**** Supplied data
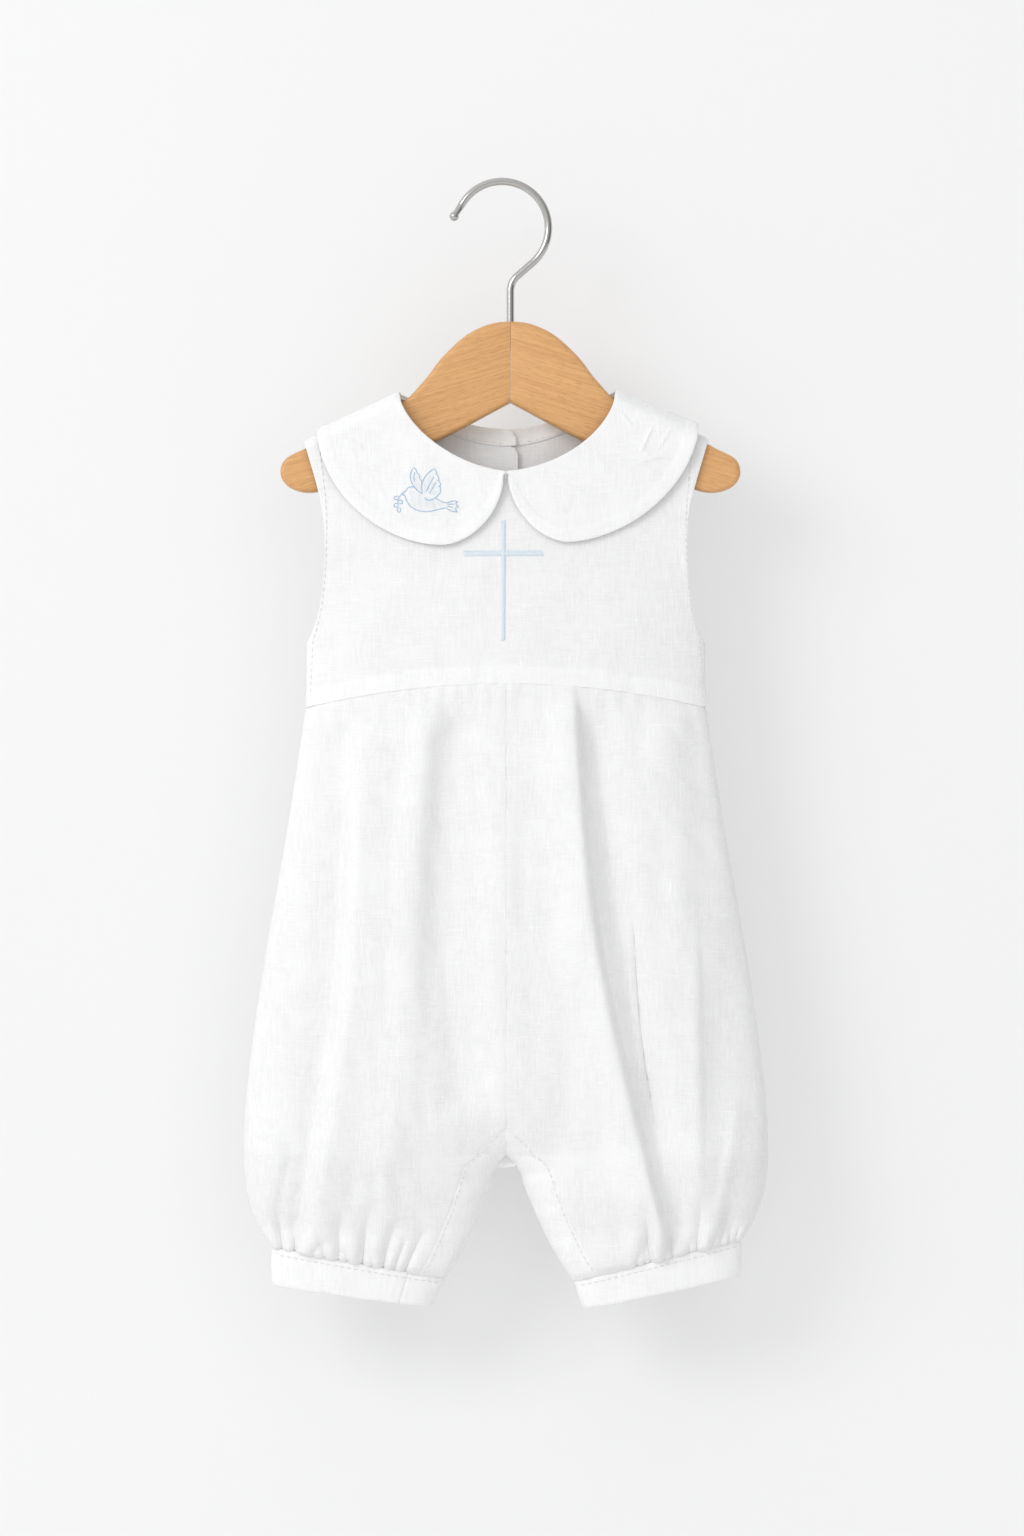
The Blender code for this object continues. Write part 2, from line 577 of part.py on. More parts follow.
def button(name, z):
    """A turned button with a dished face, on the outer back yoke."""
    dish = BUTTON_RADIUS - 3 * BUTTON_RIM
    profile = (
        (0, BUTTON_THICK - BUTTON_DISH),
        (dish - BUTTON_RIM, BUTTON_THICK - BUTTON_DISH),
        (dish, BUTTON_THICK),
        (BUTTON_RADIUS - BUTTON_RIM, BUTTON_THICK),
        (BUTTON_RADIUS, BUTTON_THICK - BUTTON_RIM),
        (BUTTON_RADIUS, BUTTON_RIM),
        (BUTTON_RADIUS - BUTTON_RIM, 0),
        (0, 0),
    )
    mesh = bpy.data.meshes.new(name)
    edges = [(i, i + 1) for i in range(len(profile) - 1)]
    mesh.from_pydata([(r, 0, h) for r, h in profile], edges, [])
    made = add_object(name, mesh, "shell", GARMENT_X + BUTTON_X)
    turned = made.modifiers.new("Turned", "SCREW")
    turned.steps = turned.render_steps = 14
    turned.use_merge_vertices = True
    turned.merge_threshold = 0.00001
    face_y = float(chest_y(BUTTON_X, z)) + 2 * WALL + 2 * SEAM_GAP
    made.location.y = face_y
    made.location.z = z
    made.rotation_euler.x = -math.pi / 2
    return made


def wire_path():
    """(x, z) of the wire's middle line: an arc over the rail, a straight run, a bend, the shank."""
    turns = [math.radians(a) for a in np.linspace(HOOK_TIP_ANGLE, HOOK_TURN_ANGLE, 22)]
    centre_z = WIRE_RADIUS - HOOK_RADIUS
    path = [(HOOK_RADIUS * math.cos(a), centre_z + HOOK_RADIUS * math.sin(a)) for a in turns]
    lean = math.radians(-HOOK_TURN_ANGLE)
    bend_x = SHANK_X + HOOK_NECK_RADIUS
    run_x = bend_x - HOOK_NECK_RADIUS * math.cos(lean) - path[-1][0]
    run_z = run_x / math.tan(lean)
    bend_z = path[-1][1] + run_z - HOOK_NECK_RADIUS * math.sin(lean)
    for a in np.linspace(lean, 0, 6):
        across = bend_x - HOOK_NECK_RADIUS * math.cos(a)
        path.append((across, bend_z + HOOK_NECK_RADIUS * math.sin(a)))
    return [*path, (SHANK_X, SHANK_END_Z)]


def hook():
    """The wire, with a ball at the end of its straight tip."""
    path = wire_path()
    tip = math.radians(HOOK_TIP_ANGLE)
    ball = []
    for along, _ in TIP_BALL:
        run = HOOK_TIP_RUN - along * BALL_RADIUS
        ball.append((path[0][0] - math.sin(tip) * run, path[0][1] + math.cos(tip) * run))
    radii = [swell * BALL_RADIUS / WIRE_RADIUS for _, swell in TIP_BALL] + [1] * len(path)
    data = bpy.data.curves.new("hanger_hook", "CURVE")
    data.dimensions = "3D"
    data.bevel_depth = WIRE_RADIUS
    data.bevel_resolution = 3
    data.use_fill_caps = True
    spline = data.splines.new("POLY")
    spline.points.add(len(radii) - 1)
    for point, (x, z), radius in zip(spline.points, ball + path, radii):
        point.co = x, 0, z, 1
        point.radius = radius
    return add_object("hanger_hook", data, "steel")


def hanger_wood():
    """One beech outline, split in two halves at the mitre, with the bore for the shank."""
    data = bpy.data.curves.new("hanger_outline", "CURVE")
    data.dimensions = "2D"
    data.fill_mode = "BOTH"
    data.extrude = HANGER_HALF_THICKNESS - HANGER_EDGE
    data.bevel_depth = HANGER_EDGE
    data.bevel_resolution = 1
    data.offset = -HANGER_EDGE
    data.resolution_u = 4
    crown = OutlinePoint(0, HANGER_CROWN_Z, False)
    mitre = OutlinePoint(0, HANGER_MITRE_Z, True)
    mirrored = [OutlinePoint(-p.x, p.z, p.corner) for p in reversed(HANGER_TOP)]
    outline = [crown, *HANGER_TOP, mitre, *mirrored]
    spline = data.splines.new("BEZIER")
    spline.bezier_points.add(len(outline) - 1)
    for knot, point in zip(spline.bezier_points, outline):
        knot.co = point.x, point.z, 0
        kind = "VECTOR" if point.corner else "AUTO"
        knot.handle_left_type = knot.handle_right_type = kind
    spline.use_cyclic_u = True
    blank = bpy.data.objects.new("hanger_outline", data)
    bpy.data.collections["baby_romper"].objects.link(blank)
    bpy.context.view_layer.update()
    mesh = bpy.data.meshes.new_from_object(
        blank.evaluated_get(bpy.context.evaluated_depsgraph_get())
    )
    bpy.data.objects.remove(blank)
    bm = bmesh.new()
    bm.from_mesh(mesh)
    bmesh.ops.remove_doubles(bm, verts=bm.verts[:], dist=0.00002)
    bmesh.ops.recalc_face_normals(bm, faces=bm.faces[:])
    bm.to_mesh(mesh)
    bm.free()
    for name, side in (("hanger_arm_left", LEFT), ("hanger_arm_right", RIGHT)):
        half = add_object(name, mesh.copy(), "beech", HANGER_X)
        half.rotation_euler.x = math.pi / 2
        for cutter in (half_cutter(side), bore_cutter()):
            cut = half.modifiers.new("Cut", "BOOLEAN")
            cut.operation = "DIFFERENCE"
            cut.object = cutter
    bpy.data.meshes.remove(mesh)


def add_cutter(name, bm, location):
    mesh = bpy.data.meshes.new(name)
    bm.to_mesh(mesh)
    bm.free()
    made = bpy.data.objects.new(name, mesh)
    made.location = location
    made.hide_render = True
    made.display_type = "WIRE"
    bpy.data.collections["cutters"].objects.link(made)
    return made


def half_cutter(side):
    """A box over the other half of the hanger."""
    bm = bmesh.new()
    bmesh.ops.create_cube(bm, size=HALF_CUTTER_SIZE)
    middle = -side * (HALF_CUTTER_SIZE - SEAM_GAP) / 2
    return add_cutter("other_half", bm, (HANGER_X + middle, 0, HANGER_MITRE_Z))


def bore_cutter():
    """The hole in the wood for the hook's shank."""
    depth = HANGER_CROWN_Z - SHANK_END_Z + BORE_ENDS_UNDER
    bm = bmesh.new()
    radius = WIRE_RADIUS + SEAM_GAP
    bmesh.ops.create_cone(
        bm, segments=16, radius1=radius, radius2=radius, depth=2 * depth, cap_ends=True
    )
    return add_cutter("shank_bore", bm, (SHANK_X, 0, HANGER_CROWN_Z))


def main():
    for old in list(bpy.data.objects):
        bpy.data.objects.remove(old)
    collection("baby_romper")
    collection("cutters", rendered=False)
    hook()
    hanger_wood()
    right = [step / 2 for step in NECK_STEPS] + list(SHOULDER_STEPS)
    left = [-place for place in reversed(right)]
    yoke("yoke_front", FRONT, left[:-1] + right, ("top", "low", "first", "last"))
    under, over = [*left, BACK_LAP[LEFT]], [BACK_LAP[RIGHT], *right]
    yoke("yoke_back_left", BACK, under, ("top", "low", "first"))
    yoke("yoke_back_right", BACK, over, ("top", "low", "last"), outer=True)
    neck_binding()
    for side, word in ((LEFT, "left"), (RIGHT, "right")):
        collar(f"collar_{word}", side)
        trouser_panel(f"trouser_front_{word}", FRONT, side, FRONT_PLACES)
        trouser_panel(f"trouser_back_{word}", BACK, side, BACK_PLACES)
        inseam_band(f"inseam_band_front_{word}", FRONT, side)
        inseam_band(f"inseam_band_back_{word}", BACK, side)
        cuff(f"cuff_{word}", side)
    for number, z in enumerate(BUTTON_ZS, start=1):
        button(f"button_{number}", z)


main()
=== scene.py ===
"""The looks of a white linen baby romper with a flat round collar, on a small wooden hanger.

Metres, +Z up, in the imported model's own frame: the romper's front faces -Y and the origin is
where the hook rests on its rail. Every cloth piece is a thin shell laid on the form of the solid
that it replaces, with folds, gathers, hems and seams worked into its surface.
"""

import math
from collections import namedtuple

import bmesh
import bpy
import numpy as np
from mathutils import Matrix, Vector
from mathutils.bvhtree import BVHTree


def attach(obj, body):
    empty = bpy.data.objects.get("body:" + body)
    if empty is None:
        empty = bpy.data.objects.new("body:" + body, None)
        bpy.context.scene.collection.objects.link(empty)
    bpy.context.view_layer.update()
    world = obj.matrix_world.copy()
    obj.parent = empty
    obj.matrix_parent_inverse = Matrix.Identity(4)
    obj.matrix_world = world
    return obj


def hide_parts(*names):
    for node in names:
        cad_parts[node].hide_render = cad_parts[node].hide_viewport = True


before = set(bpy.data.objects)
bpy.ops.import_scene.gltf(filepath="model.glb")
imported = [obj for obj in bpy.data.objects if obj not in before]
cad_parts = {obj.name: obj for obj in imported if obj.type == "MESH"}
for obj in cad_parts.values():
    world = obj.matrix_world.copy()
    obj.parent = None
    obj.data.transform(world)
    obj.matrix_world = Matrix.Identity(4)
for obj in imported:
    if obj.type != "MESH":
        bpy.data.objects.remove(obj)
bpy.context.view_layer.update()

FRONT, BACK = -1, 1
LEFT, RIGHT = -1, 1
SIDES = ((LEFT, "left"), (RIGHT, "right"))
FACES = ((FRONT, "front"), (BACK, "back"))
INSIDE_BACK = -0.01  # the back's inner side, seen from just behind the front

# ---- the garment's sizes

WALL = 0.0012
CUFF_WALL = 0.0018
SEAM_GAP = 0.0003
GARMENT_X = 0.0020
CLOTH = 0.0007  # the cloth's own thickness
MITRE_SEEN = 0.00008  # gap left between the hanger's arms
SEAM_SINK = 0.00011  # how far a panel's edge dips into its seam
SEAM_REACH = 0.0009  # and over what length
TUCK = 0.0014  # how far a leg's lower edge goes in behind its cuff
TUCK_REACH = 0.0022

SHOULDER_START = 0.0555
SHOULDER_HALF = 0.1010
SHOULDER_TOP_Z = {LEFT: -0.1070, RIGHT: -0.1060}
SHOULDER_SLOPE = math.tan(math.radians(26))
SADDLE_HALF = 0.0074
SADDLE_DROP = 0.0050
SADDLE_ENDS = 0.050, 0.100
ARMHOLE_HUG = 6

NECK_HALF = {LEFT: 0.0532, RIGHT: 0.0546}
YOKE_NECK_HALF = {LEFT: 0.0582, RIGHT: 0.0596}
NECK_ROUND = {LEFT: 1.62, RIGHT: 1.75}
NECK_SAG = 1.3
YOKE_NECK_Z = {FRONT: -0.1483, BACK: -0.1300}
BINDING_TOP_Z = {FRONT: -0.1444, BACK: -0.1220}
BINDING_WALL = 0.0010

SIDE_HALF = 0.0990
YOKE_SEAM_Z = -0.2500
YOKE_SEAM_BOW = 1.19
CHEST_DEPTH = ((-0.2650, 0.0150), (-0.2000, 0.0125), (-0.1500, 0.0105), (-0.1050, 0.0090))
BACK_LAP = {LEFT: 0.042, RIGHT: -0.081}
LAP_EASE = 0.07, 0.14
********
Written problem >> Scan the material above. Return every line containing the string "names".

Exercise response >>
def hide_parts(*names):
    for node in names:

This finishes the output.